Bonjour, mon bon petit bien aimé, bonjour mon cher petit homme, bonjour et plutôt bon sommeil si tu peux dormir. Pour moi il m’est impossible de dormir dans cette espèce d’étuve qu’on appelle chambre et qui se trouve chauffée à blanc par la réverbération du vitrage chauffé de la galerie et par le toit de la mansarde immédiatement au-dessus de ma chambre. Il est tout à fait impossible de faire autre chose que de suer, ce dont je m’acquitte avec une abondance de borne-fontaine. Malheureusement je ne m’aperçois pas que cela diminue en rien mes douleurs, lesquelles depuis mes grandes crises sont restées stationnaires. Nous verrons si le carbonate de soude fera meilleur effet. Mais toi, mon petit bien-aimé comment va ta pauvre tête ? Tu paraissais hier au soir n’en pas souffrir. J’espère que le dîner et le repos l’auront fait disparaître tout à fait. Je n’ose pas te féliciter d’avoir terminé ton livre au point de vue du loisir et du repos puisqu’il me paraît trop certain que tu n’useras ni de l’un ni de l’autre, mon pauvre condamné aux travaux forcés de la politique. Mais j’attends avec la plus vive impatience l’apparition de ce livre foudre [1]. Quel effet dans le public ! Quelle fureur et quelle rage parmi toute cette bande de coquins ! C’est grand dommage que nous soyons forcés de nous en aller à Jersey avant d’avoir joui de l’effet prodigué de ce livre si attendu, si désiré et si redouté par le public tout entier.

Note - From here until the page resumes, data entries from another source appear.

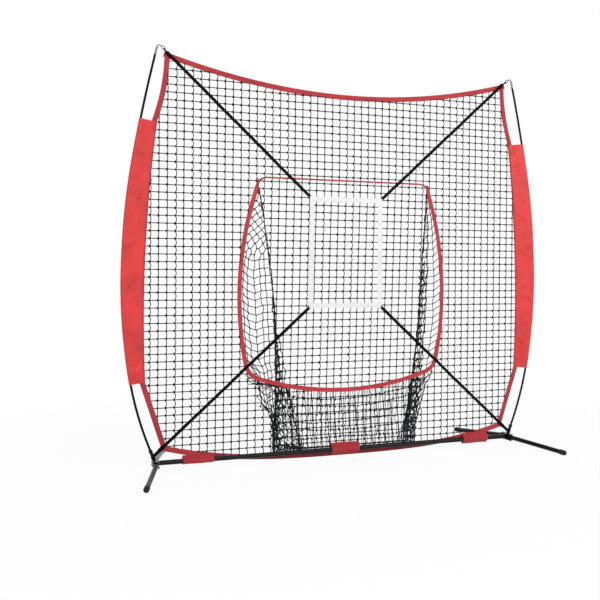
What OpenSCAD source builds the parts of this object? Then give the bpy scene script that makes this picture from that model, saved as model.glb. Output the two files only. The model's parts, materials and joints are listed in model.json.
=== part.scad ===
// Bow-framed ball net with a pocket behind its mouth and a strike-zone target in front.
// +Z is up, the frame stands in the plane y = 0 and -Y is the side that balls come from.

/* [Base] */
// Distance between the centres of the two hubs
hub_spacing = 2134; // [1900:1:2400]
// Height of the base tube's centre line above the ground
base_height = 40; // [36:1:60]
// Outer diameter of the base tubes and the legs
tube_d = 25.4; // [22:0.1:27]
// Wall of the base tubes and the legs
tube_wall = 1.4; // [1:0.1:2]
// Length of the middle base tube between its shoulders
middle_tube_len = 712; // [500:1:900]
// Length of the swaged end that enters the outer tube
swage_len = 60; // [50:1:90]
// Diameter of the snap button
button_d = 6; // [5:0.1:8]
// How far the snap button stands out of the tube
button_proud = 1.6; // [1:0.1:1.9]
// How far the snap button travels when it is pressed
button_travel = 4; // [3:0.1:5]

/* [Hub and legs] */
// Thickness of the two hub plates
plate_t = 3; // [2:0.1:5]
// Distance of each leg's pivot from the base tube's centre line
pivot_offset = 36; // [32:1:50]
// Diameter of the pivot bolt
bolt_d = 8; // [6:0.1:10]
// Length of a leg from its pivot to the end of its tube
leg_len = 372; // [300:1:450]
// Angle of each leg from square to the base tube
leg_splay = 18; // [0:1:30]
// Outer diameter of the foot cap
cap_d = 29; // [28:0.1:34]
// Length of the foot cap over the leg
cap_len = 26; // [16:1:50]
// Length of the pole socket along the pole
socket_len = 54; // [45:1:90]
// Wall of the pole socket
socket_wall = 3.9; // [2:0.1:5]

/* [Poles] */
// Diameter of the bow pole
pole_d = 9.5; // [8:0.1:11]
// Outward lean of the pole in its socket
pole_lean = 22; // [16:0.5:26]
// Curved length of each pole section
arc_len = 470; // [420:1:500]
// Inward turn of the lowest pole section
turn_1 = 15; // [10:0.5:18]
// Inward turn of the second pole section
turn_2 = 9.5; // [7:0.5:12]
// Inward turn of the third pole section
turn_3 = 7.5; // [5:0.5:10]
// Inward turn of the highest pole section
turn_4 = 3.5; // [2:0.5:8]
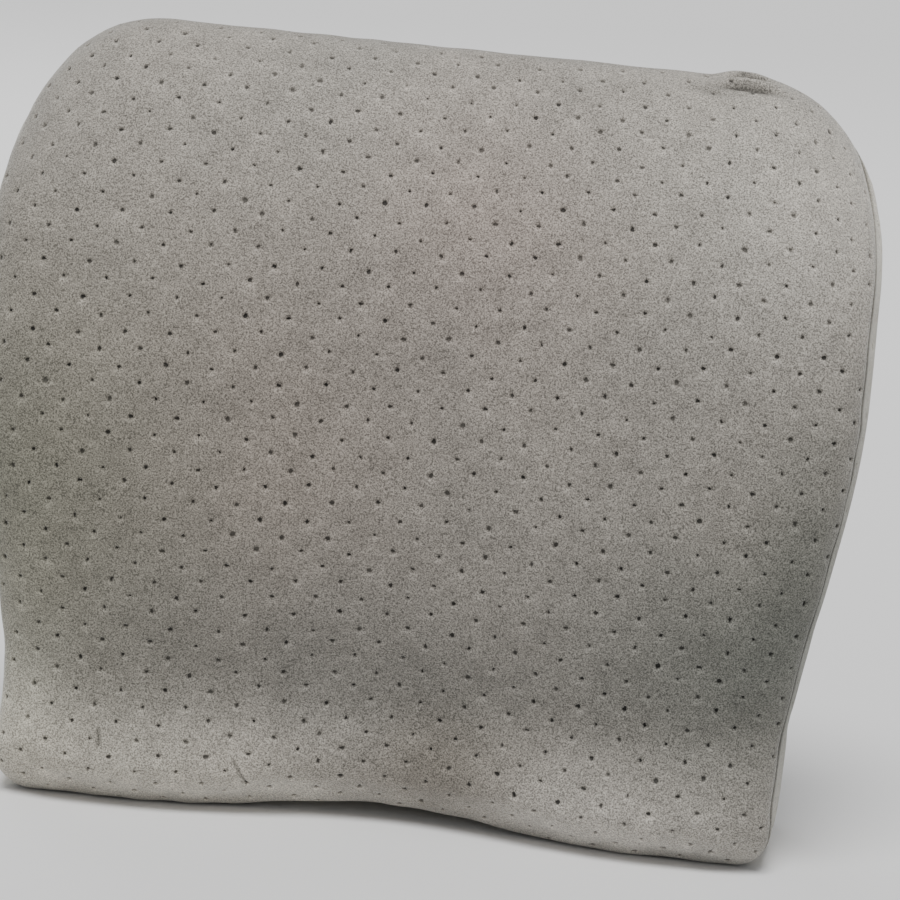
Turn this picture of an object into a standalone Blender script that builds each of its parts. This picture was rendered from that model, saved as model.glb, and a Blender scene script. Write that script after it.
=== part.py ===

Quand je dis public je veux dire tout le monde de toutes les nations. J’avoue que c’eût été un grand jour pour moi d’entendre de près les cris d’admiration, d’enthousiasme et de reconnaissance des uns et les rugissements féroces, les hurlements désespérés des autres. L’écho nous en arrivera à Jersey mais affaibli, sinon par la distance, par l’isolement. Jersey comme distance politique est aussi loin que la Chine surtout comme publicité. Du moins voilà l’effet que cela me fait. Il est vrai que je suis une médiocre jugeuse de toutes ces choses. J’en parle d’instinct sans me préoccuper de mon ignorance.
Juliette
BnF, Mss, NAF 16371, f. 165-166
Transcription de Bénédicte Duthion assistée de Florence Naugrette
Bruxelles, 15 juillet 1852, jeudi matin, 10 h.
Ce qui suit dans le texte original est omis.